◆ Dataset records
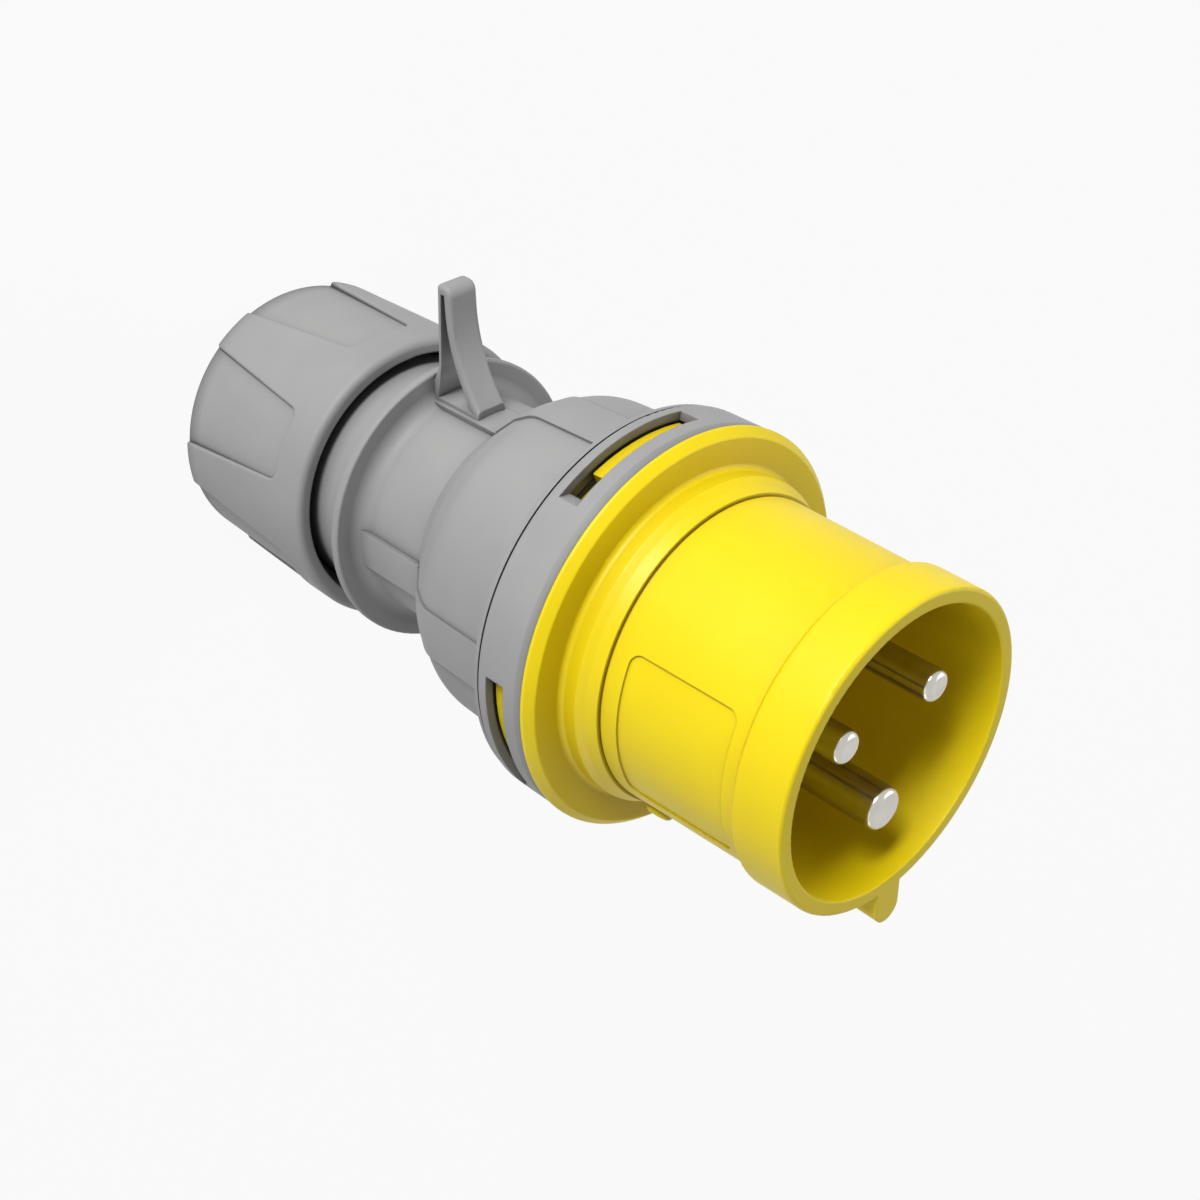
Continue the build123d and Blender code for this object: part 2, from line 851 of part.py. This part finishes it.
--
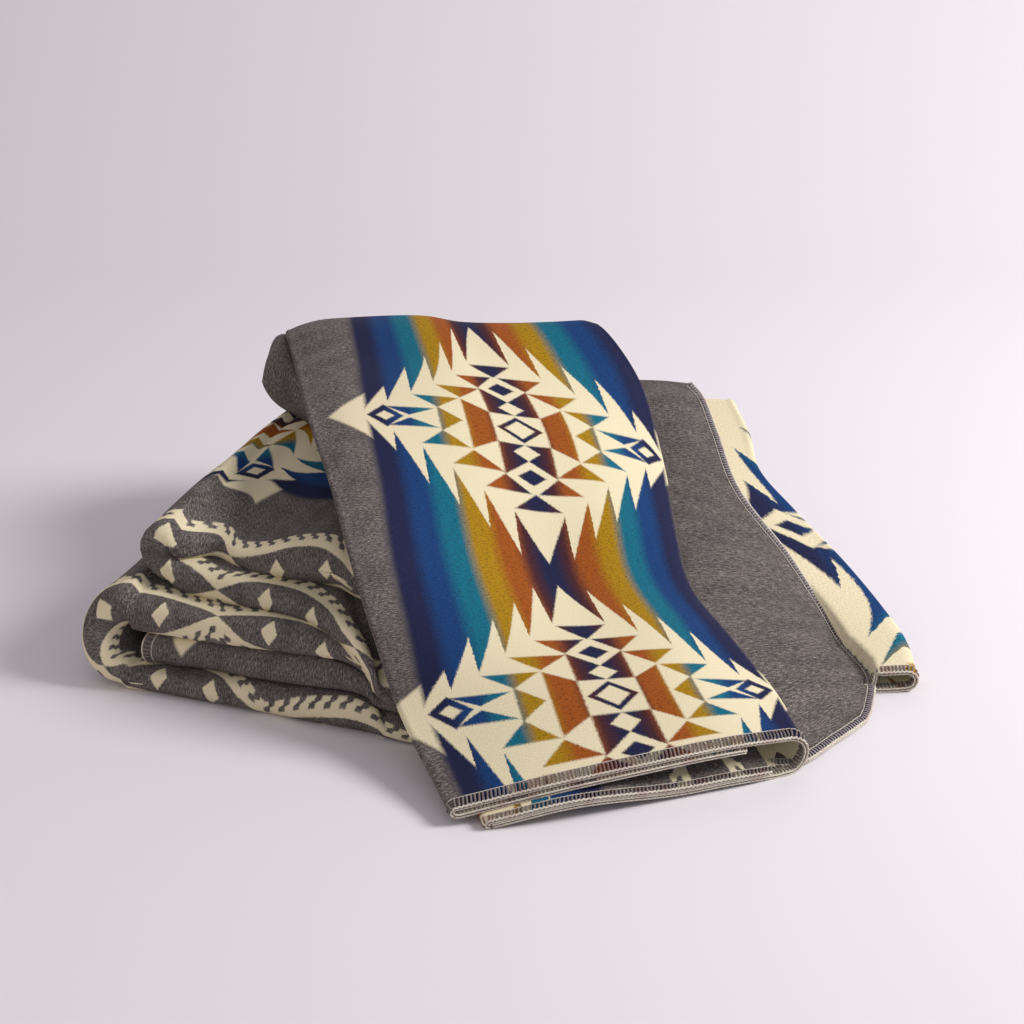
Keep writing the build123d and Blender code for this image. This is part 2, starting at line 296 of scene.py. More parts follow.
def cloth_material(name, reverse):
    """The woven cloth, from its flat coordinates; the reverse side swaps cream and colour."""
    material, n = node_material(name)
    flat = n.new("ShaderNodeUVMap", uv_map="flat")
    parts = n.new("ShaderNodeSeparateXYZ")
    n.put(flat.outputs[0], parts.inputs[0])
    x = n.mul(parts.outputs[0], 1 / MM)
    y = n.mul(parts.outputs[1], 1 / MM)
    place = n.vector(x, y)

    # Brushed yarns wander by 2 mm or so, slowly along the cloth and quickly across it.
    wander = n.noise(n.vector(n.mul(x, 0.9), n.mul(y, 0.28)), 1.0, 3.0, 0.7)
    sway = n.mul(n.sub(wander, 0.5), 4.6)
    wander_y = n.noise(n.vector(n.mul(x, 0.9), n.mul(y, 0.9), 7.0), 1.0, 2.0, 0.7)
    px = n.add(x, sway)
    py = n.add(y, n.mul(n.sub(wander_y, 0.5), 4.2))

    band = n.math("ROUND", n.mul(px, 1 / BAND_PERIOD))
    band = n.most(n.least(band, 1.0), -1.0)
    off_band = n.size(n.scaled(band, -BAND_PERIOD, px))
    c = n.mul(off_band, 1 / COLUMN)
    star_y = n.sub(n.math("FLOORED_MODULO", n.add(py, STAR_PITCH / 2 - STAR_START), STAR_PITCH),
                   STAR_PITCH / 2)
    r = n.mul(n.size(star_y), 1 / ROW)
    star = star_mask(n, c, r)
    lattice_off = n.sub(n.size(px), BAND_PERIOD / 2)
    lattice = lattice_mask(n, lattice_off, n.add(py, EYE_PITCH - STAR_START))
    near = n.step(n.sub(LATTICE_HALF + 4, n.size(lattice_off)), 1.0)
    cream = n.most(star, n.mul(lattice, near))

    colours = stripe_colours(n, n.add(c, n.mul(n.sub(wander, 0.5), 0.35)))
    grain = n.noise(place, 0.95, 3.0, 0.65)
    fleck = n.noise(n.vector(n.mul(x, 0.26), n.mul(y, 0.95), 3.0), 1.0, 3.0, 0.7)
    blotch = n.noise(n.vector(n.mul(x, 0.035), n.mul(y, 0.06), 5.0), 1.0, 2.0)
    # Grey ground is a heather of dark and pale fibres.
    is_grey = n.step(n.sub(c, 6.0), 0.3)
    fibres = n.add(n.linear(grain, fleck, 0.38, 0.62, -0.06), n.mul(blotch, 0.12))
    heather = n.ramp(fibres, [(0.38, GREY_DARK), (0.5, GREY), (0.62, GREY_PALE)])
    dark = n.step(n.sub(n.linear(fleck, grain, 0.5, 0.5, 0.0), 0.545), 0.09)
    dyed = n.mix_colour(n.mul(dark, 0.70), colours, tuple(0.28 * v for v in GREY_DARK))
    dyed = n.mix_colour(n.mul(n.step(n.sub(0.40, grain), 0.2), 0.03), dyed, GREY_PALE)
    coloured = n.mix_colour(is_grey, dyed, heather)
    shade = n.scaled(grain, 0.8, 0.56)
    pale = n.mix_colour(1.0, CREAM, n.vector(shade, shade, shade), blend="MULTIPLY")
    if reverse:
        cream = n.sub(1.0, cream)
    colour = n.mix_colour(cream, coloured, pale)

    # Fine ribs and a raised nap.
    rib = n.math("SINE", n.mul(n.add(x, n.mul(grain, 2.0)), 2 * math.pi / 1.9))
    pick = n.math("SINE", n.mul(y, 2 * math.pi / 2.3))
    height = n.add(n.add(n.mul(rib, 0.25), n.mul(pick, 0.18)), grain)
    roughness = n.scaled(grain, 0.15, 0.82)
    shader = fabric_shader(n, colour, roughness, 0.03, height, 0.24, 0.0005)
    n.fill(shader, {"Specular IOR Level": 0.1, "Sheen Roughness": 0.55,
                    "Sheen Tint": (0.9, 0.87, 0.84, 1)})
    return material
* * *
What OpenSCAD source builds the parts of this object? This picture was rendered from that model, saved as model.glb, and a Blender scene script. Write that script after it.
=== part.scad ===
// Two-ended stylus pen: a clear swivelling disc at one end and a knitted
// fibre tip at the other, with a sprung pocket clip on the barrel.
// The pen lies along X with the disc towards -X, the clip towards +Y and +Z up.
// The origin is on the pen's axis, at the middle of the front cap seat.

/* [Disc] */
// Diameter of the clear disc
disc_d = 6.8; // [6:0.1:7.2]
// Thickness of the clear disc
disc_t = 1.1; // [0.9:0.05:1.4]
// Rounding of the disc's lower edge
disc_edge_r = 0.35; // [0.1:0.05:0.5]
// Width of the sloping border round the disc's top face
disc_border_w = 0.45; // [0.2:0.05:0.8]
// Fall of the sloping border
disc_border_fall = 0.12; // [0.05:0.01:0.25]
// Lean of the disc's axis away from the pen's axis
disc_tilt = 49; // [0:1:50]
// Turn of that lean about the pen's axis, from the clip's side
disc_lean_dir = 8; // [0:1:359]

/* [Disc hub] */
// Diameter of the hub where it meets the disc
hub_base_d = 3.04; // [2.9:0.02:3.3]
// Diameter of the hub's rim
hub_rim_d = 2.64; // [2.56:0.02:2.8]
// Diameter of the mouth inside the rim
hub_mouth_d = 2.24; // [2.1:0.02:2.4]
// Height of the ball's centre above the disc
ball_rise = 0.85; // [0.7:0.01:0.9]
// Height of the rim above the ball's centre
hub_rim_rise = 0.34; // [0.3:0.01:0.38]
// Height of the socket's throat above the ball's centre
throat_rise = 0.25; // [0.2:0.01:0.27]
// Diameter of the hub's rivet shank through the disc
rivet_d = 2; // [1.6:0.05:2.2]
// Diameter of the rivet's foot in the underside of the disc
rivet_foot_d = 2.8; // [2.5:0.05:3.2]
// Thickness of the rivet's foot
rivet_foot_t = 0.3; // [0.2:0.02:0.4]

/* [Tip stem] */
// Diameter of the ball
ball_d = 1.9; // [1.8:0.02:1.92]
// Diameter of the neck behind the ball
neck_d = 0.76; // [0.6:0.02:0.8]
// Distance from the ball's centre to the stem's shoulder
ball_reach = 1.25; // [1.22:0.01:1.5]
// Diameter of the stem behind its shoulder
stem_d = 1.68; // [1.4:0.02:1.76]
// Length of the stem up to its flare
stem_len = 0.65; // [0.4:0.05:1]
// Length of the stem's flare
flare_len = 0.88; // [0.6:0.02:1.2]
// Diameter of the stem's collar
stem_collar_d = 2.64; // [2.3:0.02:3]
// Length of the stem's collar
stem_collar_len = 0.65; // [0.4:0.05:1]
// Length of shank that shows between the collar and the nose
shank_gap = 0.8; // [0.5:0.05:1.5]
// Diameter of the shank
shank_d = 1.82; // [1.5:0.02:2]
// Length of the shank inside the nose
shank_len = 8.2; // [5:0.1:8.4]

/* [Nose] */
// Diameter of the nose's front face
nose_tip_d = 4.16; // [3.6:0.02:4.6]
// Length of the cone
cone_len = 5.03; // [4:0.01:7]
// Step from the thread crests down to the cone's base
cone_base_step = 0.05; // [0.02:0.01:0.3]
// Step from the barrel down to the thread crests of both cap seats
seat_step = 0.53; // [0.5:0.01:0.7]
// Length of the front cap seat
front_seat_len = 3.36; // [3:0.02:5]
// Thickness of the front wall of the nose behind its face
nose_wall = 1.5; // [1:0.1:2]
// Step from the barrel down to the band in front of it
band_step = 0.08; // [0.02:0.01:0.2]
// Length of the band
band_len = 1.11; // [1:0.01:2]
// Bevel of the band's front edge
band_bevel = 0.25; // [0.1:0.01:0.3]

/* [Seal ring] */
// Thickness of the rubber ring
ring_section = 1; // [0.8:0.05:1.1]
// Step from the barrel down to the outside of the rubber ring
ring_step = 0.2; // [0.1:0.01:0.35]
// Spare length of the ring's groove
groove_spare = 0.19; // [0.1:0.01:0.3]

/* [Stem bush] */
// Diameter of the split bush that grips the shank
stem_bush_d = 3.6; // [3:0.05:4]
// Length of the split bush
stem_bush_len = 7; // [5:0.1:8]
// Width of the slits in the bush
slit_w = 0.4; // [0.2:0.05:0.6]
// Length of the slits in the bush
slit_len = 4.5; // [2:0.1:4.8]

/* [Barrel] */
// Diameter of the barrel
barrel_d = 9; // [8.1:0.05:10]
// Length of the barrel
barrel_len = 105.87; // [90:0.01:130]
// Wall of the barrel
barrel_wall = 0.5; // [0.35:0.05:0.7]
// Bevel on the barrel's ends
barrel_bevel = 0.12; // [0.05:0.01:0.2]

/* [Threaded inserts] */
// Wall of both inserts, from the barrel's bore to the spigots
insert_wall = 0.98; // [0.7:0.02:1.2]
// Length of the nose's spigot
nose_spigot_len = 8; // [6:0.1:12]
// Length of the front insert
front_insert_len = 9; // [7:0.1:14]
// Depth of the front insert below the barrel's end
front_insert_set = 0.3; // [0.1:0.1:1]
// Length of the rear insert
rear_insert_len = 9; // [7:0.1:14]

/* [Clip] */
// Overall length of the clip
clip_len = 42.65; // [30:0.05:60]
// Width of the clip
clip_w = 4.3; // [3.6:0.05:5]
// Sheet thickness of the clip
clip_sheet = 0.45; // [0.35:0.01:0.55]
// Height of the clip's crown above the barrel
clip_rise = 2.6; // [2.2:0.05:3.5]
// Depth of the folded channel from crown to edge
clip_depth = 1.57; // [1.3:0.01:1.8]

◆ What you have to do
The line with "Keep writing the" marks the start and the line with "place = n.vector(x, y)" marks the end; transcribe every line in that stretch, unchanged.

◆ Correct output
Keep writing the build123d and Blender code for this image. This is part 2, starting at line 296 of scene.py. More parts follow.
def cloth_material(name, reverse):
    """The woven cloth, from its flat coordinates; the reverse side swaps cream and colour."""
    material, n = node_material(name)
    flat = n.new("ShaderNodeUVMap", uv_map="flat")
    parts = n.new("ShaderNodeSeparateXYZ")
    n.put(flat.outputs[0], parts.inputs[0])
    x = n.mul(parts.outputs[0], 1 / MM)
    y = n.mul(parts.outputs[1], 1 / MM)
    place = n.vector(x, y)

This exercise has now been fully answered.